Cosa rimane, a cent’anni dalla sua nascita, di Rocky Marciano, pugile che negli anni Cinquanta segnò per sempre la storia della boxe? “Quello che vogliamo far sopravvivere. La sua postmodernità come storia di immigrazione, ad esempio, è assolutamente attuale. D’altra parte, i miti prendono vita quando sappiamo porgli le domande giuste”. 

A dirlo è Dario Ricci, giornalista di “Radio 24” e de “Il Sole 24 Ore”, che ieri sera, martedì 16 aprile 2024, al Pastificio, ha presentato il suo ultimo libro “Rocky Marciano: Sulle Tracce del Mito”, con la moderazione di Piergiorgio Paladin, founder e guida di Ideeuropee.

Un viaggio nella storia umana e sportiva del campione italo americano, unico peso massimo a entrare nella leggenda chiudendo la propria carriera senza sconfitte. Una vicenda che non è solo la storia di un pugile: come tutti i veri “miti”, Francesco Rocco Marchegiano riesce a svelare qualcosa del suo tempo. “Marciano non rinunciò mai alle sue origini, pur vivendo in un’America degli inizi Novecento dove essere italiani non era facile – ha raccontato Ricci – Gli chiesero di americanizzare il suo nome, ma lui si oppose perché le sue origini si dovevano cogliere. Ecco perché Marciano, la crasi che lo collocò nel mito”. 

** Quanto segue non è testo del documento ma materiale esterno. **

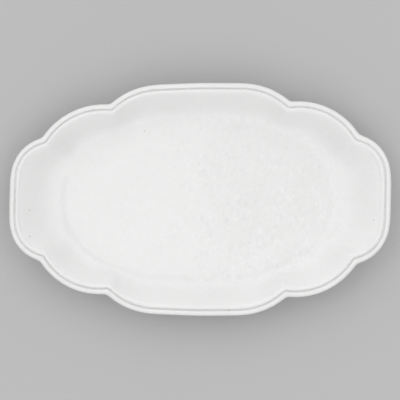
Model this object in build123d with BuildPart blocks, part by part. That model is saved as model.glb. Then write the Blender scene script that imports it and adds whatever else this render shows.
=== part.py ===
from build123d import *
from math import atan2, cos, hypot, radians, sin, sqrt
import os

# Lobed china serving platter, hand-built in clay and glazed white.
#
# A slab of clay is pressed over a mould to give the floor, the wall and the fine ridge
# inside the rim. A round roll of clay is luted to the outside of the wall's top, which
# leaves a narrow groove between the roll and the ridge. A foot ring is luted under the
# floor. A thick white glaze is poured over the face, and a thinner one over the back. The
# foot's resting edge is wiped clean, so bare clay shows there.
#
# Millimetres. +X along the platter, +Y across it, +Z up. The origin is under the middle,
# on the plane that the foot rests on. An inset is a distance in from the edge in plan. A
# depth runs from 0 at the top of the wall to 1 where the wall meets the well's flat floor.

# Overall form, over the glaze
LENGTH = 399.0
WIDTH = 242.0
HEIGHT = 36.0

# Plan of the rim: two end lobes, two long lobes and four corner lobes, all of round arcs
END_SHOULDER_RADIUS = 42.5
END_CROWN_HALF = 24.0
LONG_SHOULDER_RADIUS = 77.5
LONG_CROWN_HALF = 42.0
CORNER_RADIUS = 73.5
CORNER_CENTRE = (103.0, 27.5)

# The maker's hand: the plan leans, widens to +X, and its notches sit a little to -X
LEAN = 0.02
WIDEN = 0.00015
NOTCH_DRIFT = -2.7

# Plan of the well's flat floor, a rounded oval, and where each lobe meets it, in degrees
FLOOR_HALF_LENGTH = 133.0
FLOOR_HALF_WIDTH = 79.0
OVAL_SQUARENESS = 2.5
END_FLOOR_ANGLES = (0.0, 8.0, 14.0, 19.5, 24.0)
CORNER_FLOOR_ANGLES = (24.0, 32.0, 40.0, 48.0, 56.0)
LONG_FLOOR_ANGLES = (56.0, 63.0, 70.0, 78.0, 90.0)

# Clay and glaze. On the slanting wall a coat reaches further upwards than it is thick
FACE_GLAZE = 0.8
BACK_GLAZE = 0.6
WALL_SLANT = 1.2
FLOOR_CLAY = 6.0
WALL_CLAY = 6.8

# Rim section, from the edge inwards: the roll, the side of the wall that it is luted to,
# the groove and the ridge
ROLL_RADIUS = 2.5
ROLL_INSET = FACE_GLAZE + ROLL_RADIUS
ROLL_LEVELS = (-90.0, -67.5, -45.0, -22.5, 0.0, 22.5, 45.0, 67.5, 90.0)
ROLL_BACK_LEVELS = (25.0, 45.0, 62.5, 80.0)
WALL_SIDE_INSET = 5.5
WALL_SIDE_DROP = 4.6
RIDGE_OUTER_INSET = 7.6
RIDGE_INNER_INSET = 8.8
RIDGE_SHOULDER = 0.9
RIDGE_SHOULDER_DROP = 0.5
RIDGE_ABOVE_ROLL = 0.7
RIDGE_ABOVE_WALL = 1.6
WALL_START_INSET = 11.0

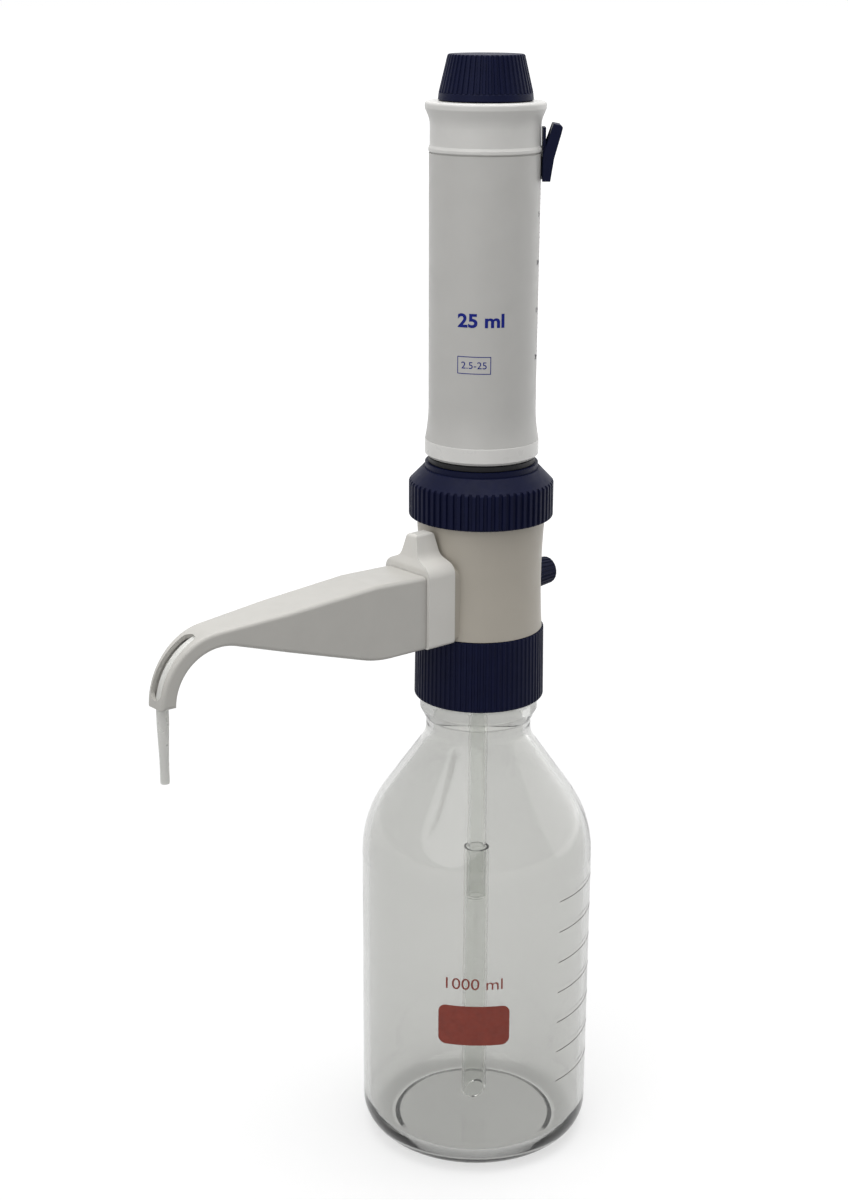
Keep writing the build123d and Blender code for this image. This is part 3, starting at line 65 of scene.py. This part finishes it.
def add_camera():
    data = bpy.data.cameras.new("camera")
    data.sensor_width = SENSOR_WIDTH
    data.lens = SENSOR_WIDTH * FOCAL_PX / PHOTO_HEIGHT_PX
    data.clip_start = CLIP_NEAR
    data.clip_end = CLIP_FAR
    camera = bpy.data.objects.new("camera", data)
    turn = Matrix.Rotation(CAMERA_TURN, 4, "Z")
    pitch = Matrix.Rotation(math.radians(90.0) - CAMERA_PITCH, 4, "X")
    roll = Matrix.Rotation(CAMERA_ROLL, 4, "Z")
    camera.matrix_world = Matrix.Translation(CAMERA_PLACE) @ turn @ pitch @ roll
    bpy.context.collection.objects.link(camera)
    bpy.context.scene.camera = camera


def add_lamp(name, place, target, size, power):
    data = bpy.data.lights.new(name, "AREA")
    data.shape = "DISK"
    data.size = size
    data.energy = power
    lamp = bpy.data.objects.new(name, data)
    lamp.location = place
    lamp.rotation_euler = (Vector(target) - Vector(place)).to_track_quat("-Z", "Y").to_euler()
    bpy.context.collection.objects.link(lamp)


def seen_ray(nodes, links):
    """1 for rays that look at the background, straight or by reflection or through glass."""
    path = nodes.new("ShaderNodeLightPath")
    seen = path.outputs["Is Camera Ray"]
    for output in ("Is Glossy Ray", "Is Transmission Ray"):
        either = nodes.new("ShaderNodeMath")
        either.operation = "MAXIMUM"
        links.new(seen, either.inputs[0])
        links.new(path.outputs[output], either.inputs[1])
        seen = either.outputs[0]
    return seen


def add_world():
    world = bpy.data.worlds.new("studio")
    world.use_nodes = True
    nodes = world.node_tree.nodes
    links = world.node_tree.links
    background = nodes["Background"]
    background.inputs["Color"].default_value = WHITE
    strength = nodes.new("ShaderNodeMapRange")
    strength.inputs["To Min"].default_value = AMBIENT
    strength.inputs["To Max"].default_value = 1.0
    links.new(seen_ray(nodes, links), strength.inputs["Value"])
    links.new(strength.outputs["Result"], background.inputs["Strength"])
    bpy.context.scene.world = world


def add_floor():
    """A pale floor. What is seen of it is lifted to white, and the object's shadow stays on it."""
    data = bpy.data.meshes.new("floor")
    half = FLOOR_SIZE / 2
    corners = [(-half, -half, 0.0), (half, -half, 0.0), (half, half, 0.0), (-half, half, 0.0)]
    data.from_pydata(corners, [], [(0, 1, 2, 3)])
    floor = bpy.data.objects.new("floor", data)
    bpy.context.collection.objects.link(floor)
    material = bpy.data.materials.new("floor")
    material.use_nodes = True
    nodes = material.node_tree.nodes
    links = material.node_tree.links
    shader = nodes["Principled BSDF"]
    shader.inputs["Base Color"].default_value = FLOOR_COLOUR
    shader.inputs["Roughness"].default_value = 0.9
    shader.inputs["Specular IOR Level"].default_value = 0.0
    shader.inputs["Emission Color"].default_value = WHITE
    distance = nodes.new("ShaderNodeVectorMath")
    distance.operation = "LENGTH"
    links.new(nodes.new("ShaderNodeTexCoord").outputs["Object"], distance.inputs[0])
    spread = nodes.new("ShaderNodeMapRange")
    spread.inputs["From Min"].default_value = LIFT_NEAR
    spread.inputs["From Max"].default_value = LIFT_FAR
    spread.inputs["To Min"].default_value = FLOOR_LIFT
    spread.inputs["To Max"].default_value = 1.0
    links.new(distance.outputs["Value"], spread.inputs["Value"])
    lift = nodes.new("ShaderNodeMath")
    lift.operation = "MULTIPLY"
    links.new(seen_ray(nodes, links), lift.inputs[0])
    links.new(spread.outputs["Result"], lift.inputs[1])
    links.new(lift.outputs[0], shader.inputs["Emission Strength"])
    data.materials.append(material)


def add_studio():
    bpy.context.scene.view_settings.view_transform = "Standard"
    add_camera()
    add_world()
    add_floor()
    for name, settings in LAMPS.items():
        add_lamp(name, **settings)


# Materials. The values of a noise texture lie mostly between low and high.
NOISE_LOW = 0.3
NOISE_HIGH = 0.7
GLOSS_DRIFT = 0.15
GLOSS_PATCH = 2.3
BUMP_STRENGTH = 0.5


def linear(red, green, blue):
    """A colour written as on screen, 0 to 255, in the linear values that shaders take."""
    values = []
    for value in (red, green, blue):
        share = value / 255.0
        values.append(share / 12.92 if share <= 0.04045 else ((share + 0.055) / 1.055) ** 2.4)
    return (*values, 1.0)


def shaded(colour, factor):
    return (*[value * factor for value in colour[:3]], 1.0)


def finish_material(name, colour, roughness, specular=0.5, variation=0.02, patch=90.0,
                    grain=2600.0, grain_depth=0.012, wave=0.0, wave_scale=25.0, settings=None):
    """A moulded or blown surface: a slight drift of shade, uneven gloss, fine grain and broad waves."""
    material = bpy.data.materials.new(name)
    material.use_nodes = True
    nodes = material.node_tree.nodes
    links = material.node_tree.links
    shader = nodes["Principled BSDF"]
    shader.inputs["Specular IOR Level"].default_value = specular
    for socket, value in (settings or {}).items():
        shader.inputs[socket].default_value = value
    place = nodes.new("ShaderNodeTexCoord").outputs["Object"]

    def noise(scale, detail):
        node = nodes.new("ShaderNodeTexNoise")
        node.inputs["Scale"].default_value = scale
        node.inputs["Detail"].default_value = detail
        links.new(place, node.inputs["Vector"])
        return node.outputs["Fac"]

    drift = noise(patch, detail=4.0)
    ramp = nodes.new("ShaderNodeValToRGB")
    ramp.color_ramp.elements[0].position = NOISE_LOW
    ramp.color_ramp.elements[0].color = shaded(colour, 1.0 - variation)
    ramp.color_ramp.elements[1].position = NOISE_HIGH
    ramp.color_ramp.elements[1].color = shaded(colour, 1.0 + variation)
    links.new(drift, ramp.inputs["Fac"])
    links.new(ramp.outputs["Color"], shader.inputs["Base Color"])

    gloss = nodes.new("ShaderNodeMapRange")
    gloss.inputs["From Min"].default_value = NOISE_LOW
    gloss.inputs["From Max"].default_value = NOISE_HIGH
    gloss.inputs["To Min"].default_value = roughness * (1.0 - GLOSS_DRIFT)
    gloss.inputs["To Max"].default_value = roughness * (1.0 + GLOSS_DRIFT)
    links.new(noise(patch * GLOSS_PATCH, detail=3.0), gloss.inputs["Value"])
    links.new(gloss.outputs["Result"], shader.inputs["Roughness"])

    fine = nodes.new("ShaderNodeBump")
    fine.inputs["Strength"].default_value = BUMP_STRENGTH
    fine.inputs["Distance"].default_value = grain_depth * MM
    links.new(noise(grain, detail=2.0), fine.inputs["Height"])
    normal = fine.outputs["Normal"]
    if wave:
        broad = nodes.new("ShaderNodeBump")
        broad.inputs["Strength"].default_value = BUMP_STRENGTH
        broad.inputs["Distance"].default_value = wave * MM
        links.new(noise(wave_scale, detail=1.0), broad.inputs["Height"])
        links.new(normal, broad.inputs["Normal"])
        normal = broad.outputs["Normal"]
    links.new(normal, shader.inputs["Normal"])
    return material


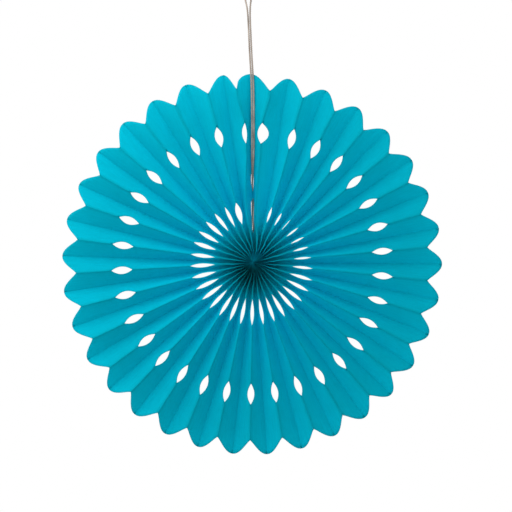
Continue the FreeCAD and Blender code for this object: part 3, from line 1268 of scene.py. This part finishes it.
class PAPERFAN_OT_stage(bpy.types.Operator):
    """Adds the floor, the even light all round and two large soft lamps"""

    bl_idname = "paper_fan.stage"
    bl_label = "Stage"

    def execute(self, context):
        settings = context.scene.stage_settings
        scene = context.scene
        scene.view_settings.view_transform = "Standard"

        corners = [math.tau * side / FLOOR_SIDES for side in range(FLOOR_SIDES)]
        rim = [
            (FLOOR_RADIUS * math.cos(a), FLOOR_RADIUS * math.sin(a), -settings.floor_drop)
            for a in corners
        ]
        mesh = bpy.data.meshes.new("floor")
        mesh.from_pydata(rim, [], [tuple(range(FLOOR_SIDES))])
        floor = bpy.data.objects.new("floor", mesh)
        scene.collection.objects.link(floor)
        material, tree = new_material("pale matt floor")
        shader = add(
            tree, "ShaderNodeBsdfPrincipled", {"Base Color": linear(FLOOR_COLOUR), "Roughness": 0.9}
        )
        add(tree, "ShaderNodeOutputMaterial", {"Surface": shader})
        mesh.materials.append(material)
        floor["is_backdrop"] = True

        world = bpy.data.worlds.new("studio")
        scene.world = world
        world.use_nodes = True
        tree = world.node_tree
        tree.nodes.clear()
        rays = add(tree, "ShaderNodeLightPath").outputs
        seen = rays["Is Camera Ray"]
        for kind in ("Is Glossy Ray", "Is Transmission Ray"):
            seen = add(tree, "ShaderNodeMath", {0: seen, 1: rays[kind]}, operation="MAXIMUM")
        white = linear(WHITE)
        light = add(
            tree, "ShaderNodeBackground", {"Color": white, "Strength": settings.sky_strength}
        )
        backdrop = add(tree, "ShaderNodeBackground", {"Color": white, "Strength": 1.0})
        mixed = add(tree, "ShaderNodeMixShader", {0: seen, 1: light, 2: backdrop})
        add(tree, "ShaderNodeOutputWorld", {"Surface": mixed})

        lamps = (
            ("key_lamp", KEY_PLACE, settings.key_power),
            ("side_lamp", SIDE_PLACE, settings.side_power),
        )
        for name, place, power in lamps:
            light = bpy.data.lights.new(name, "AREA")
            light.shape = "DISK"
            light.size = LAMP_SIZE
            light.energy = power
            lamp = bpy.data.objects.new(name, light)
            lamp.location = place
            lamp.rotation_euler = (-Vector(place)).to_track_quat("-Z", "Y").to_euler()
            scene.collection.objects.link(lamp)
        return {"FINISHED"}


STEPS = (
    PAPERFAN_OT_camera,
    PAPERFAN_OT_cord,
    PAPERFAN_OT_fan,
    PAPERFAN_OT_tie,
    PAPERFAN_OT_stage,
)
GROUPS = {"fan_sizes": FanSizes, "cord_sizes": CordSizes, "stage_settings": StageSettings}


class PAPERFAN_PT_pieces(bpy.types.Panel):
    """Lists the fan's sizes and the steps that make it"""

    bl_idname = "PAPERFAN_PT_pieces"
    bl_label = "Paper fan"
    bl_space_type = "VIEW_3D"
    bl_region_type = "UI"
    bl_category = "Paper fan"

    def draw(self, context):
        for group_name, group in GROUPS.items():
            box = self.layout.box()
            for name in group.__annotations__:
                box.prop(getattr(context.scene, group_name), name)
        for step in STEPS:
            self.layout.operator(step.bl_idname)


CLASSES = (*GROUPS.values(), *STEPS, PAPERFAN_PT_pieces)


def register():
    for item in CLASSES:
        bpy.utils.register_class(item)
    for name, group in GROUPS.items():
        setattr(bpy.types.Scene, name, bpy.props.PointerProperty(type=group))


def unregister():
    for name in GROUPS:
        delattr(bpy.types.Scene, name)
    for item in reversed(CLASSES):
        bpy.utils.unregister_class(item)


def main():
    register()
    bpy.ops.paper_fan.camera()
    bpy.ops.paper_fan.cord()
    bpy.ops.paper_fan.fan()
    bpy.ops.paper_fan.tie()
    bpy.ops.paper_fan.stage()
    visual_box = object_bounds()
    sizes = {
        name: [[round(value, 5) for value in corner] for corner in box]
        for name, box in (("cad", cad_box), ("visual", visual_box))
    }


if __name__ == "__main__":
    main()
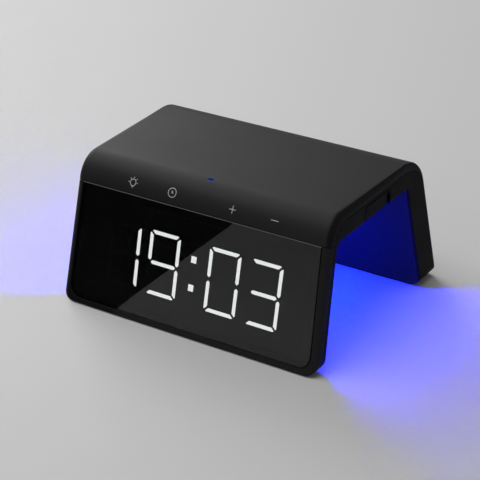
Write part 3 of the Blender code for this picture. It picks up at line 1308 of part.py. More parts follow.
def main():
    start()
    looks = make_looks()
    body, hollow = make_body_cutters()
    make_top_cover(body, hollow, looks["cover"])
    make_window(looks["window"])
    pockets = foot_pockets()
    make_bezel(body, pockets, looks["bezel"])
    make_housing(body, hollow, pockets, looks["housing"])
    make_deck_frame(looks["inner_plastic"])
    make_board_frame(looks["inner_plastic"])
    make_rear_panel(looks["panel"])
    make_display(looks)
    make_touch_film(looks["film"])
    make_charge_light(body, looks)
    make_coil(looks)
    make_charger_board(looks["board"])
    make_lamp(looks)
    make_battery(body, looks)
    make_main_board(looks)
    make_ribbon(looks["cable"])
    make_feet(looks["rubber"])
    make_screws(looks["steel"])


main()
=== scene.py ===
# %% [markdown]
# A bedside clock that charges a phone
#
# The clock is a small bridge of black plastic. This lesson dresses its engineering model for a
# portrait: shells with rounded edges, moulded and painted plastics, a smoked window with lit digits
# behind it, printed key symbols, and a blue lamp under the deck. The engineering model is loaded
# first and is never moved, so each piece made here is placed in the same metres.

# %% Load the engineering model
import json
import math

import bmesh
import bpy
from mathutils import Matrix, Vector

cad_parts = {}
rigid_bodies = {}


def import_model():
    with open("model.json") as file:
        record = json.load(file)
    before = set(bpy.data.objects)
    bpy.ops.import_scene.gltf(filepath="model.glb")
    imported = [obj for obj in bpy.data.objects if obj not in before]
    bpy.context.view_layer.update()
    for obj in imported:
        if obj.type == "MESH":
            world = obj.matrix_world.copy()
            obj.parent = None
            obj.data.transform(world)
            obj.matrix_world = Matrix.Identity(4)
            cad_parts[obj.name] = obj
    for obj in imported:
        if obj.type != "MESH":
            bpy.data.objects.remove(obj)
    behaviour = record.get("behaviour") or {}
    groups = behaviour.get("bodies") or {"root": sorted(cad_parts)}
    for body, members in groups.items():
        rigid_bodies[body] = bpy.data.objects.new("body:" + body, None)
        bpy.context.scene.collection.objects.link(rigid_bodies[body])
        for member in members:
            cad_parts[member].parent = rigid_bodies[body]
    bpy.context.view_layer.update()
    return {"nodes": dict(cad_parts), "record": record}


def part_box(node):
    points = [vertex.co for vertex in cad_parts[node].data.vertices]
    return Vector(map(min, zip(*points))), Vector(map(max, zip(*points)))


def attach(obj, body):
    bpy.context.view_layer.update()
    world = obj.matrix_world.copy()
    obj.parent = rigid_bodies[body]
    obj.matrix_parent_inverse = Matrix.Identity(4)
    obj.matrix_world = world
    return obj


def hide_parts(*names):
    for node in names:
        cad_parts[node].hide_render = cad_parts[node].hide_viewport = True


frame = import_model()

MM = 0.001

# %% [markdown]
# The portrait looks down on the clock from its front right. The camera's turn is written as a
# photographer says it: how far round, how high, and how far tilted. A long lens keeps the edges
# nearly parallel, as in a catalogue.

# %% Camera
AROUND = math.radians(33.97)
ABOVE = math.radians(27.36)
TILT = math.radians(-1.36)
STANDS_AT = Vector((0.44876, -0.67559, 0.44899))
LENS = 125.29


def camera_turn(around, above, tilt):
    """A camera's axes as a matrix: its right, its up and its back."""
    back = Vector((math.sin(around) * math.cos(above), -math.cos(around) * math.cos(above),
                   math.sin(above)))
    level = (-back).cross(Vector((0, 0, 1))).normalized()
    upright = level.cross(-back)
    right = math.cos(tilt) * level + math.sin(tilt) * upright
    up = math.cos(tilt) * upright - math.sin(tilt) * level
    return Matrix((right, up, back)).transposed().to_4x4()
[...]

Bastano i numeri per descrivere la grandezza del “bombardiere di Brockton”: 49 match vinti, di cui 43 per k.o. “Agli inizi era l’antitesi del pugile. Charley Goldman, il suo allenatore, la prima volta che lo vide in uno sparring ricordò che Rocky aveva il compasso delle gambe sbagliato, una guardia maldisposta, ma con un destro mise k.o. il suo avversario – ha ripercorso il giornalista – Goldman corresse gli errori, ma scelse di non toccare le peculiarità dell’atleta: Marciano era un peso massimo del tutto diverso rispetto alla sua categoria, non era alto ed aveva un’apertura di braccia più corta”. 

La storia di Marciano non è solamente un tributo alla determinazione e al sacrificio, un esempio per tutti quelli che vogliono inseguire i propri sogni, incassando i colpi, cadendo ma rialzandosi sempre. Per Ricci è molto di più: “Da piccolo seguivo il pugilato con mio nonno. Non ci capivo molto e quasi mi annoiavo. Quando mio nonno morì, non andai al funerale, ma in seguito cominciai a percepire un dialogo interrotto. Lo riattivai solamente nel 2015, quando mi iscrissi ad alcuni corsi di boxe. Non so cosa ci diciamo, ma so che con il pugilato ho trovato il linguaggio per continuare a parlare con lui”. 

Ricci si è prestato, infine, alle domande dal pubblico. “Con che spirito affronterò le prossime Olimpiadi? Confesso che negli ultimi tempi ho trovato difficile godermi la gioia dello sport, esultare allo stadio sapendo che nello stesso momento la gente nel mondo soffre. La pace non è un pensiero al quale possiamo dedicare pochi minuti a settimana. Dovremmo fermarci tutti, questo non è il mondo che vogliamo. Mi avvicino a Parigi con animo triste, ma questo è il momento della speranza: essere fiduciosi, quando tutto va bene, è troppo facile”.